Given that fact, here’s Mill’s proof of his constant. It’s only one page long, and doesn’t use any difficult math. The idea is to restrict $A$ to a small interval, and make the interval smaller and smaller in a series of steps.

At each step, there’s a certain range that $A^{3^n}$ can be in. For that step, choose a prime $p$ in that range, and then restrict $A$ to a slightly smaller interval so that everywhere in the new interval, $\lfloor A^{3^n}\rfloor$ equals $p$. Since the function $x^{3^n}$ grows so fast, you know that the new range for $A^{3^{(n+1)}}$ is so large that it must include a prime number, so you can keep going to the next step. That observation follows from the impressive fact above, and it’s the reason for the “3”. If you continue this process forever, you’ll get more and more accurate values for $A$.
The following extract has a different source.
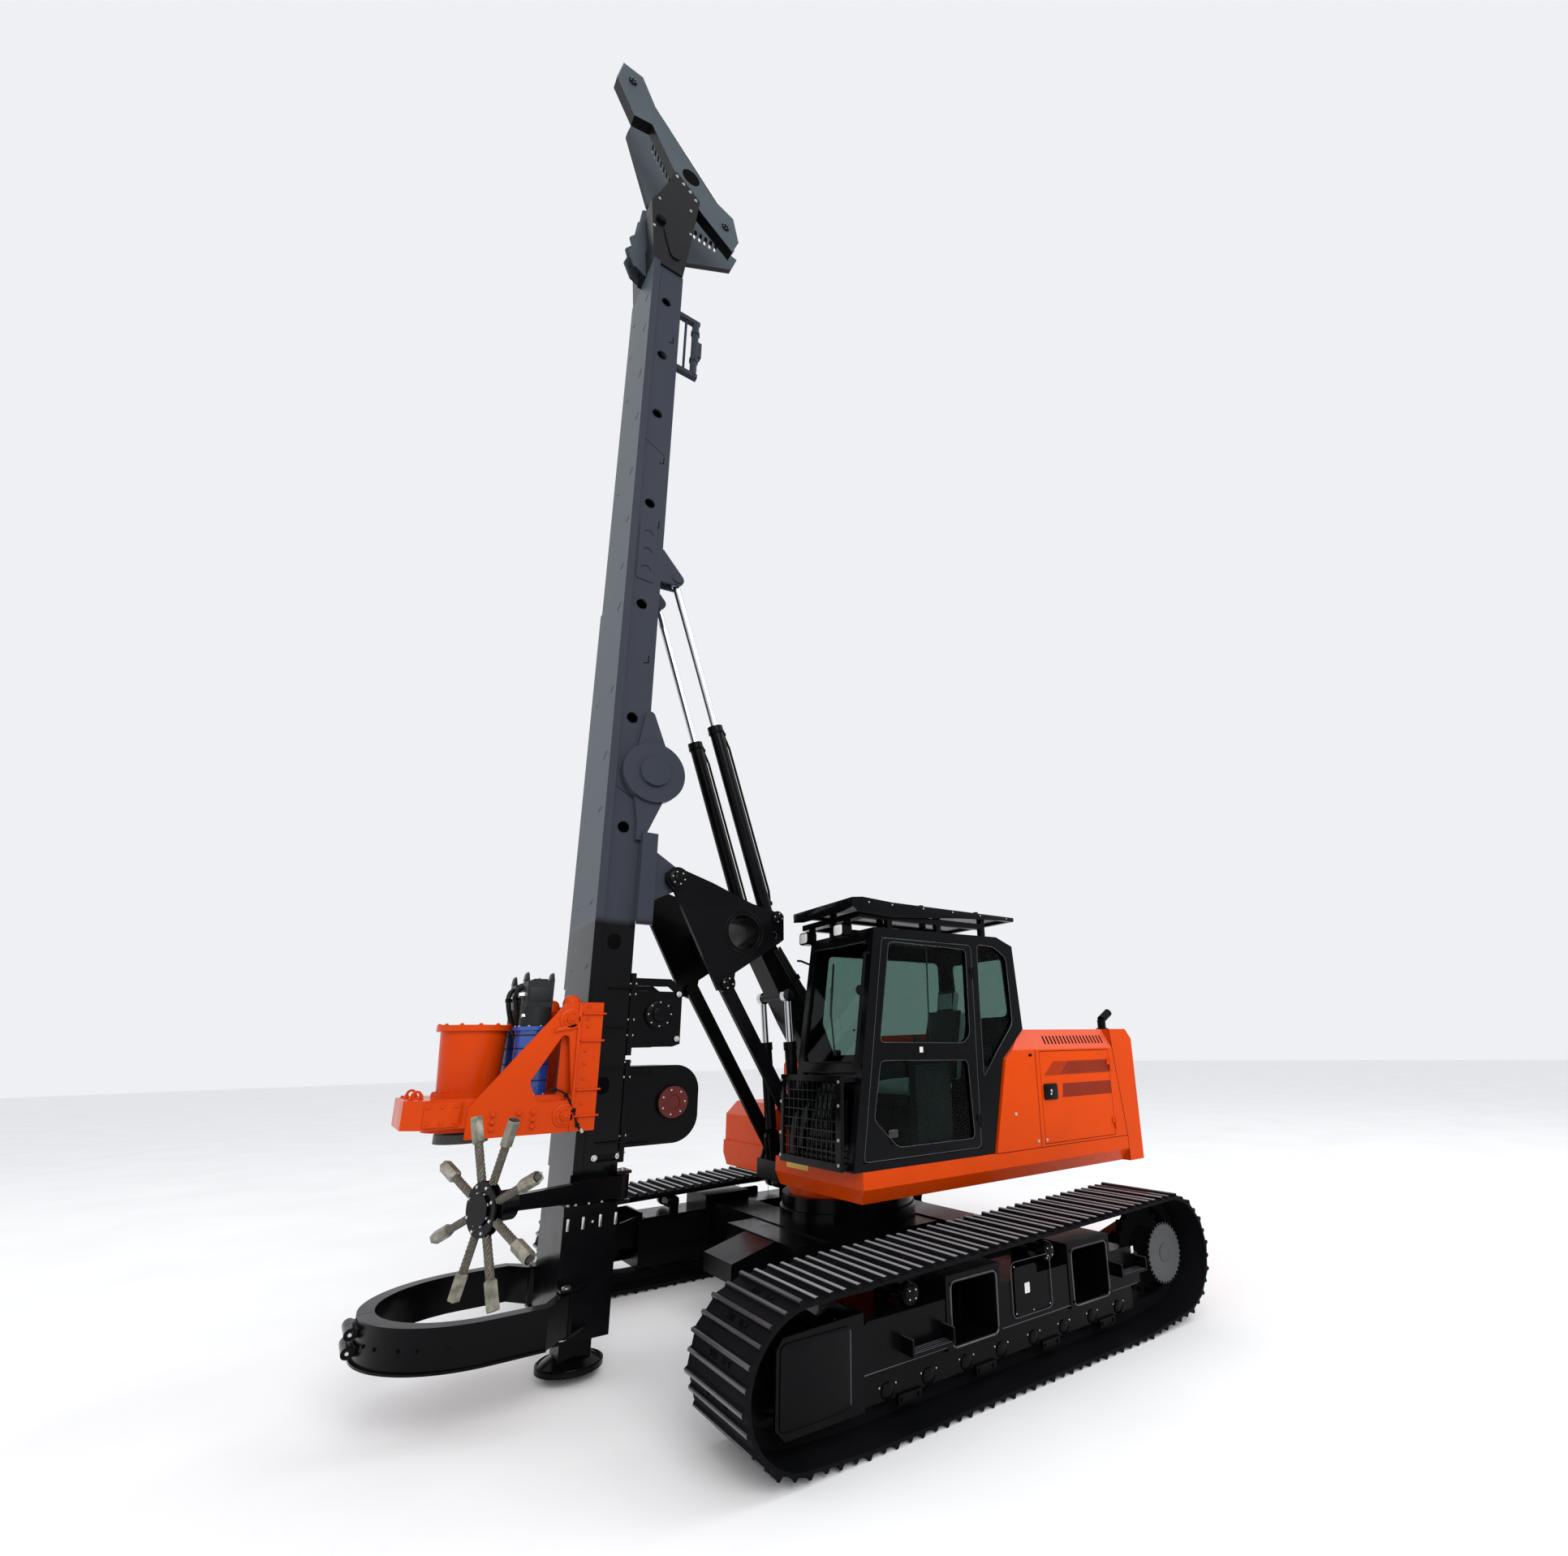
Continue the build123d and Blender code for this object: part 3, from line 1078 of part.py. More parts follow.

So to answer your related questions:

$\lfloor Q^{k^n}\rfloor$ always works if $k$ is at least 3. The same argument shows there must exist such a $Q$.

But $\lfloor Q^{2^n}\rfloor$ might not work. It depends on the following open conjecture: is there always a prime between $N^2$ and $(N+1)^2$? This is known as Legendre’s conjecture, and it’s thought to be extremely difficult.